But this old man, though he
spoke the most unmitigated Scotch, was perfectly intelligible,--perhaps
because his speech so well accorded with the classic standard of the
Waverley Novels. Moreover, he is thoroughly acquainted with the Abbey,
stone by stone; and it was curious to see him, as we walked among its
aisles, and over the grass beneath its roofless portions, pick up the
withered leaves that had fallen there, and do other such little things,
as a good housewife might do to a parlor. I have met with two or three
instances where the guardian of an old edifice seemed really to love it,
and this was one, although the old man evidently had a Scotch
Covenanter's contempt and dislike of the faith that founded the Abbey.
He repeated King David's dictum that King David the First was "a sair
saint for the crown," as bestowing so much wealth on religious edifices;
but really, unless it be Walter Scott, I know not any Scotchman who has
done so much for his country as this same St. David. As the founder of
Melrose and many other beautiful churches and abbeys, he left magnificent
specimens of the only kind of poetry which the age knew how to produce;
and the world is the better for him to this day,--which is more, I
believe, than can be said of any hero or statesman in Scottish annals.

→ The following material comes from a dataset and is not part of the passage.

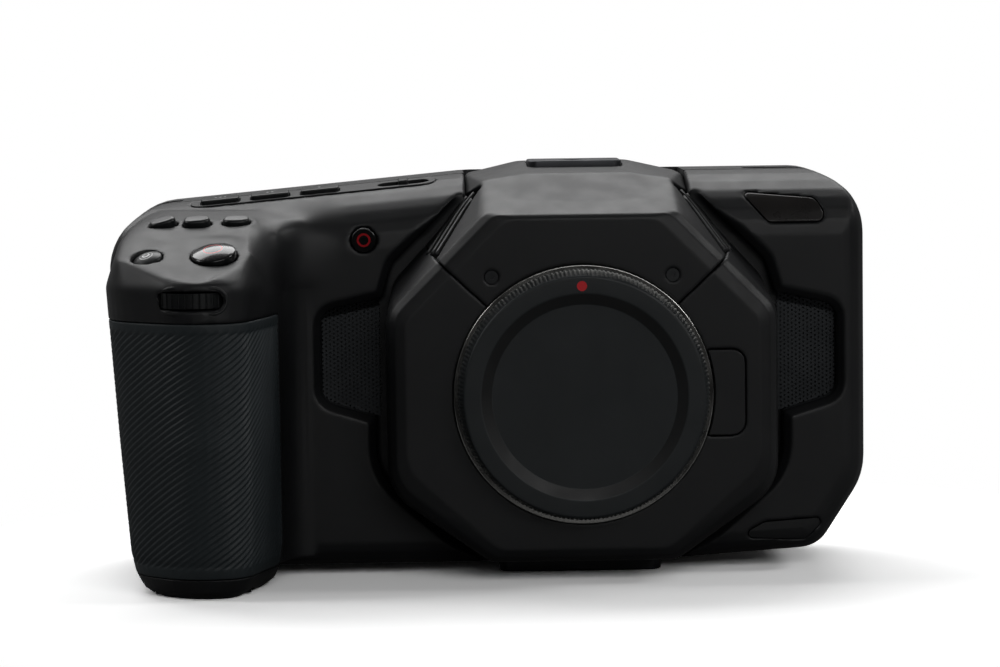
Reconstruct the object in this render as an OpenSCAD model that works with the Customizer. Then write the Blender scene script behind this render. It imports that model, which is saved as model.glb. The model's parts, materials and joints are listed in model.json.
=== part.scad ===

We went all over the ruins, of course, and saw the marble stone of King
Alexander, and the spot where Bruce's heart is said to be buried, and the
slab of Michael Scott, with the cross engraved upon it; also the
exquisitely sculptured kail-leaves, and other foliage and flowers, with
which the Gothic artists inwreathed this edifice, bestowing more minute
and faithful labor than an artist of these days would do on the most
delicate piece of cabinet-work.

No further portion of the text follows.